Task brief
Locate all lines with the word "materials". Copy them.
— start Record list —
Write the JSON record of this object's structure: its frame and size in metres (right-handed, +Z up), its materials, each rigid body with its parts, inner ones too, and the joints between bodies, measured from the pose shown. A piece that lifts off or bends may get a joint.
— end Record list —
— start Record list —
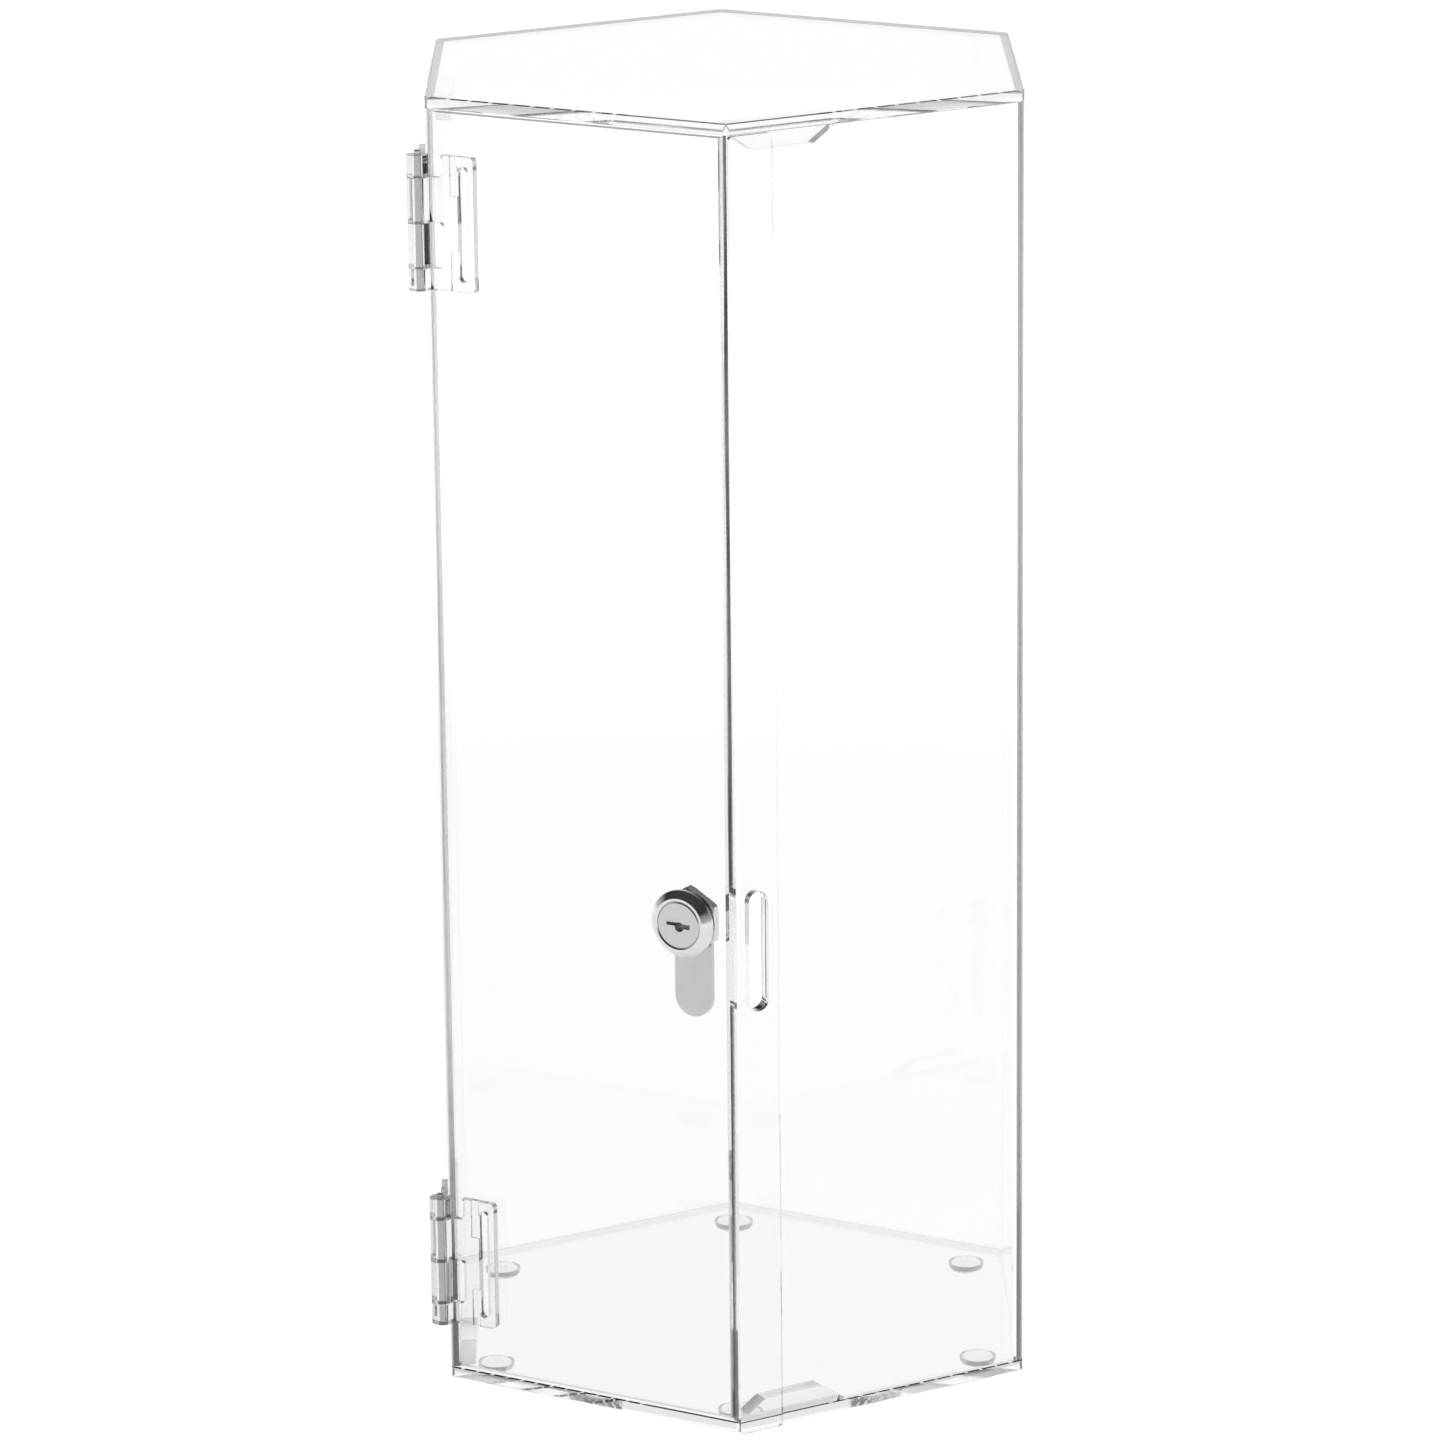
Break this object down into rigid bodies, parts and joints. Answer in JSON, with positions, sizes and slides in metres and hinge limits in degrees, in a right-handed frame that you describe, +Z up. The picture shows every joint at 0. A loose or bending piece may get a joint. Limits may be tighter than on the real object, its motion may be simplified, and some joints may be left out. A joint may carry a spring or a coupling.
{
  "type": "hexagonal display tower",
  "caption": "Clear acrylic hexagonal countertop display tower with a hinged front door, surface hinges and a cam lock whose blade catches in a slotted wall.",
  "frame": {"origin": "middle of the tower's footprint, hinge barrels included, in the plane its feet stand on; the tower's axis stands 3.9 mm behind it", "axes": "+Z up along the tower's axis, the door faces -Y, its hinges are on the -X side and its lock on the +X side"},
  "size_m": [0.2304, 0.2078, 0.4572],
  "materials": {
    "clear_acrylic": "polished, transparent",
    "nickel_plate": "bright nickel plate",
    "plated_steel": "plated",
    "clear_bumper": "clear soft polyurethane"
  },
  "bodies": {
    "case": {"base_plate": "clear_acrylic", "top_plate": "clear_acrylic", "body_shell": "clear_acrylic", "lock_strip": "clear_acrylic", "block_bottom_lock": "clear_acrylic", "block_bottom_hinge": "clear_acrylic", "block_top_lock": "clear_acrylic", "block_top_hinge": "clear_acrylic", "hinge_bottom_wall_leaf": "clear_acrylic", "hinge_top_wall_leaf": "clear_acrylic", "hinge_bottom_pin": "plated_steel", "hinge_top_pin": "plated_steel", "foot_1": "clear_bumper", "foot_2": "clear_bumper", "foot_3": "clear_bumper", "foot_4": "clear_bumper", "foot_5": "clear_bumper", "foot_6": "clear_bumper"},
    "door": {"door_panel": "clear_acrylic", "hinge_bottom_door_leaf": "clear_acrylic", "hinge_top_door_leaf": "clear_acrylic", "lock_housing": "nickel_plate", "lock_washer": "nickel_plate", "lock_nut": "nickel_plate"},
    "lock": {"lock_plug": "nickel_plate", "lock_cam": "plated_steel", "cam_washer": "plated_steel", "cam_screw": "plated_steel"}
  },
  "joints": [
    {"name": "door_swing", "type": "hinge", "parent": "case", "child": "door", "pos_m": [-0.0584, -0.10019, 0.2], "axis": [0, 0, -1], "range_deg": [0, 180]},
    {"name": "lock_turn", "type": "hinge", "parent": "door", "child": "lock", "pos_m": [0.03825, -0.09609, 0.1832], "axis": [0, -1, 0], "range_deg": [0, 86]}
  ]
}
— end Record list —
Solution to the exercise
Write the JSON record of this object's structure: its frame and size in metres (right-handed, +Z up), its materials, each rigid body with its parts, inner ones too, and the joints between bodies, measured from the pose shown. A piece that lifts off or bends may get a joint.
  "materials": {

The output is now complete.